Introduction to Advanced Concepts
Now that you've seen the basics for creating masks and keying shots, there are some additional concepts that you should know about. These include pre-processing your raw video footage, feathering the edges of your mask to make the images blend together better and correcting for color spill.
Sometimes the video footage that is used needs to be pre-processed to remove digital artifacts. Web-cams and DV video cameras record in YCbCr format, but compress the Cb and Cr channels more than the Y channel. This is because the eye is more sensitive to luminance differences than chroma differences and we don't notice the compression artifacts as much. If we did not correct for this, then when we pull a key (particularly with the chroma key node) you can get a blocky mask. There is a great explanation of what is happening at http://www.neopics.com/bluescreen/.
You will need to evaluate your source footage to know for sure.
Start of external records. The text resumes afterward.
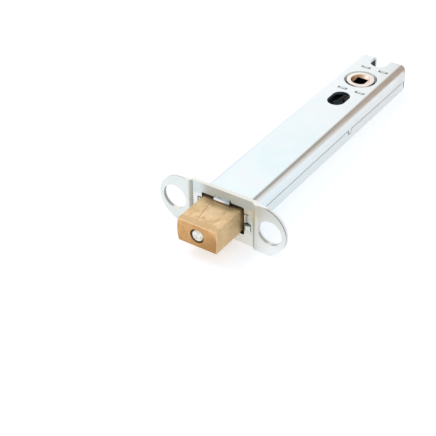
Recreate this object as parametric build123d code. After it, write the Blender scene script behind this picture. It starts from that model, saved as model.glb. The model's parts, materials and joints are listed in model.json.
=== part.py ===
from build123d import *
import os
from math import asin, atan2, cos, radians, tan

# Heavy-duty tubular bathroom deadbolt, lying flat with its bolt thrown. Millimetres.
# Origin: front plane of the fixing plate's ears, on the bolt's axis. +X runs along the plate,
# the bolt is thrown towards -Y, the case runs back along +Y and the spindle's axis is Z.

# Driving dimensions: the case, two pressed trays that meet along a side seam
case_width = 22.6
case_depth = 13.0
case_tail = 22.1
sheet = 1.2
long_bend = 2.6
rear_bend = 2.2
seam_gap = 0.28
backset = 107.0
hub_hole_diameter = 14.2
fixing_pitch = 38.0
fixing_width = 7.8
fixing_length = 11.6
corner_slit = 0.6
corner_slit_height = 2.9
corner_slit_setback = 2.6

# Driving dimensions: the side seam, which steps and falls behind the upper tray's round tongue
tongue_setback = 28.6
tongue_radius = 1.25
tongue_drop = 0.75
seam_step = 0.1
seam_fall = 0.75

# Driving dimensions: the fixing plate
plate_length = 57.0
plate_height = 20.6
plate_sheet = 1.6
joggle_depth = 1.1
joggle_run = 1.2
joggle_land = 1.55
joggle_radius = 0.9
ear_hole_diameter = 10.4
ear_hole_margin = 7.0
opening_height_clearance = 1.2
opening_side_clearance = 0.45
opening_radius = 0.6

# Driving dimensions: the front tabs that are staked through the plate
top_tab_width = 7.2
side_tab_gap = 0.7
side_tab_reach = 3.6
tab_clearance = 0.2
stake_length = 0.75
top_spread = 0.75
upper_side_spread = 0.35
lower_side_spread = 1.4
stake_land = 0.35

# Driving dimensions: the bolt
bolt_side_clearance = 1.0
bolt_face_clearance = 0.3
bolt_side_radius = 20.0
bolt_proud = 16.0
bolt_length = 43.5
bolt_throw = 13.5
nose_chamfer = 0.3
tail_chamfer = 0.3
stem_head_diameter = 5.0
stem_head_length = 2.6
stem_recess = 0.35
stem_recess_diameter = 6.1
stem_diameter = 4.2
stem_clearance = 0.05
stem_rivet_diameter = 6.2
stem_rivet_length = 1.3

# Driving dimensions: the tail bar and its drive pins
bar_sheet = 1.4
bar_drop = 2.3
bar_floor_clearance = 0.6
bar_bend = 0.9
bar_step_place = 12.0
bar_step_length = 4.0
bar_side_clearance = 0.4
rail_width = 4.7
bar_shoulder = 30.0
bar_neck = 6.0
bar_lug_clearance = 1.5
bar_corner = 1.5
pin_diameter = 3.0
pin_spigot_diameter = 2.4
pin_spigot_clearance = 0.05
pin_edge_distance = 2.1
pin_top = 2.2
rail_end_margin = 1.1

# Driving dimensions: the hub
turn_angle = 90.0
journal_diameter = 12.5
journal_clearance = 0.05
journal_recess = 0.1
journal_chamfer = 0.3
collar_diameter = 14.8
collar_inner = 2.5
collar_clearance = 0.1
core_diameter = 9.4
spindle_square = 5.1
mouth_diameter = 8.4
mouth_depth = 0.9
arm_tip_width = 2.6
arm_root_width = 3.2
arm_gap = 0.3
arm_pin_clearance = 0.19
flat_depth = 0.5

# Driving dimensions: the bearing plates and their staked tabs
bearing_sheet = 1.2
bearing_half_length = 9.85
bearing_spring_gap = 1.6
bearing_corner = 1.2
bearing_bend = 0.96
bearing_tab_width = 4.1
bearing_tab_half_spacing = 4.17
bearing_tab_shift = 1.2
bearing_tab_proud = 0.15
bearing_stake_length = 0.8
bearing_stake_depth = 0.6
slot_end_clearance = 0.15
slot_side_clearance = 0.15

# Driving dimensions: the leaf spring that holds the hub at both ends of its turn
leaf_sheet = 0.5
leaf_height_clearance = 0.6
leaf_clearance = 0.05
leaf_end_clearance = 0.3
foot_length = 2.6
foot_height_clearance = 0.5

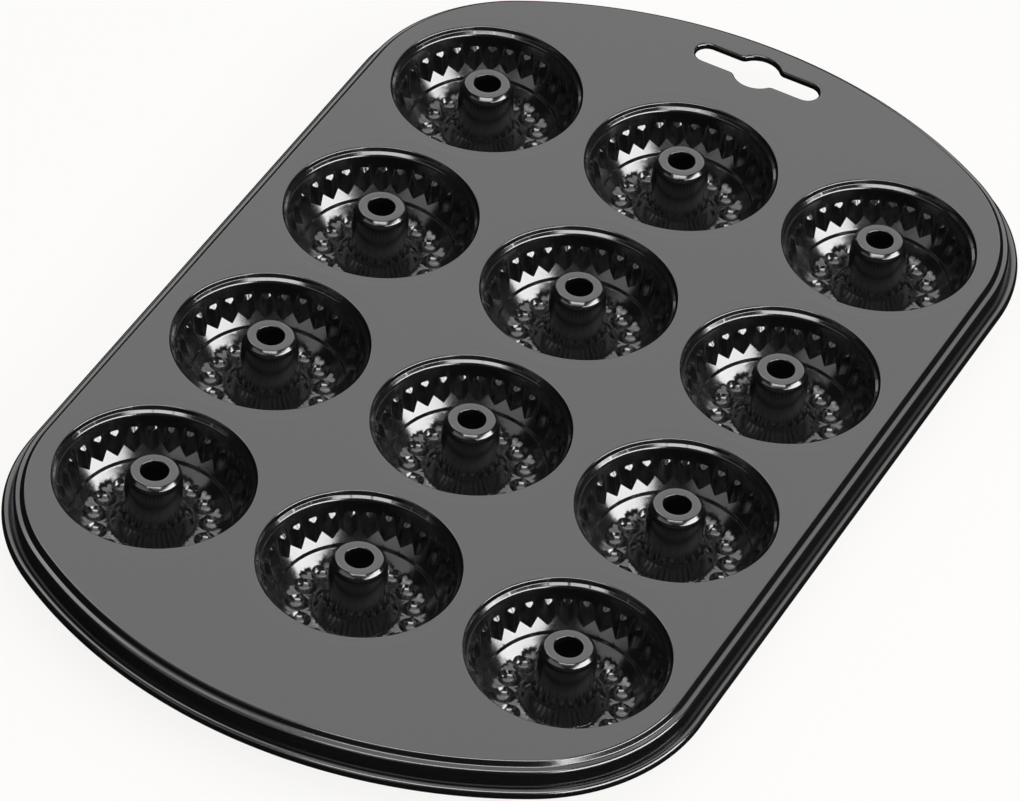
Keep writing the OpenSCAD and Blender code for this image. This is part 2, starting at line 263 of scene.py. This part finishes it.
def wall_rows(wall_top, wall_foot, step_top, angles, back):
    """Radii and heights where the ribs start, bend and end in each column."""
    half = math.radians(RIB_ANGLE / 2)
    lean = RIB_LEAN / (SHOULDER_D - RIB_TIP_D)
    out = back / math.sin(half)
    drop = (back * math.sqrt(2) - out) / (1 - lean)
    tip_r, tip_z = RIB_TIP_R + out - lean * drop, -RIB_TIP_D - drop
    pitch = 360 / RIBS
    off = np.abs((np.abs(angles) % pitch) - pitch / 2)
    off = np.radians(np.sqrt(off ** 2 + RIB_SOFT ** 2) - RIB_SOFT * RIB_SOFT_BACK)
    wall_slope, wall_z = line_through(wall_top, wall_foot)
    cone_slope, cone_z = line_through(wall_foot, step_top)
    tip_slope, tip_zero = np.cos(off), tip_z - tip_r
    side_slope, side_zero = np.sin(half - off) / math.sin(half) / lean, tip_z - tip_r / lean
    tip_on_wall = (tip_zero - wall_z) / (wall_slope - tip_slope)
    side_on_tip = (side_zero - tip_zero) / (tip_slope - side_slope)
    side_on_wall = (side_zero - wall_z) / (wall_slope - side_slope)
    side_on_cone = (side_zero - cone_z) / (cone_slope - side_slope)
    has_tip = side_on_tip < tip_on_wall
    has_side = side_on_wall > wall_foot[0]
    start = np.where(has_tip, tip_on_wall, np.where(has_side, side_on_wall, wall_foot[0]))
    bend = np.where(has_tip, side_on_tip, start)
    end = np.where(has_tip | has_side, np.minimum(side_on_cone, wall_foot[0]), wall_foot[0])
    start_z = wall_z + wall_slope * start
    bend_z = np.where(has_tip, tip_zero + tip_slope * bend, start_z)
    return (start, start_z), (bend, bend_z), (end, cone_z + cone_slope * end)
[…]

I use a group node that put together to split out the channels of the image (in different color spaces) and view each channel to see if I need to do any pre-processing.
Working with DV footage
In an effort to correct this condition when working with DV footage (thanks to whoever brought it to my attention in IRC) we filter the channels that need the additional information. How we filter it depends on the type of source material.
Solution for 4:1:1, horizontal blur
One solution is to separate the source into it's Y, Cb, and Cr channels then apply a horizontal 4 pixel blur on the Cb and Cr channels to smooth them out, artificially creating some of the missing information, then recombine them before trying pulling a green screen matte. This preprocessing step helps, but due to the nature of the missing information, you may need to adjust your final matte with the erode/dilate node and a blur to make it look right.
Solution for 4:2:0, horizontal and vertical blur
Based in the concepts of previous solution, we can see that for 4:2:0 the required blur is 2 pixels, both vertical and horizontally. This way the 2*2 blocks are smoothed and the effect is less visible. Also, some devices record in 4:1:0 which requires a horizontal and vertical blur of 4 pixels.
Solution for 4:2:2, horizontal blur
In you have a high end camera that uses this subsampling, following what we had already said and checking the proposed patterns linked at start of this section, the blur needed is only horizontal and with a size of 2 pixels.
The erode/dilate node works perfectly for growing or shrinking our mask. We want to shrink it down a little bit (about 1 pixel) and then run that through a blur node. The we shrink it down a little so that after the blur it is about the same size but with softer edges. I think this gives a much nicer blend of the foreground objects on the background since now the edge pixes of the foreground become slightly transparent and blend in with the background better.
Correcting for Color Spill
Color spill Node
When you're almost done with your composite, there is one last step you should consider. If there is a very scooby-dooish green glow coming from your foreground objects then you may need to correct for color spill. It happens when the light from green screen (in the original footage) reflects on to the foreground object. Good effects shots should be lit so that they don't get this reflection, but then if they were perfect, we wouldn't need this tutorial. The color spill node is very simple. Add it right before your processed shot combines with the background. Select the G button since it is the green color that we wish to reduce. You can use the B or R buttons (for blue and red respectively) if that is what your background color is. What this node does is check each pixel and if the green component is larger than the other components, it brings it down the average of the other two. The final effect is that the image no longer looks like it has a green tint.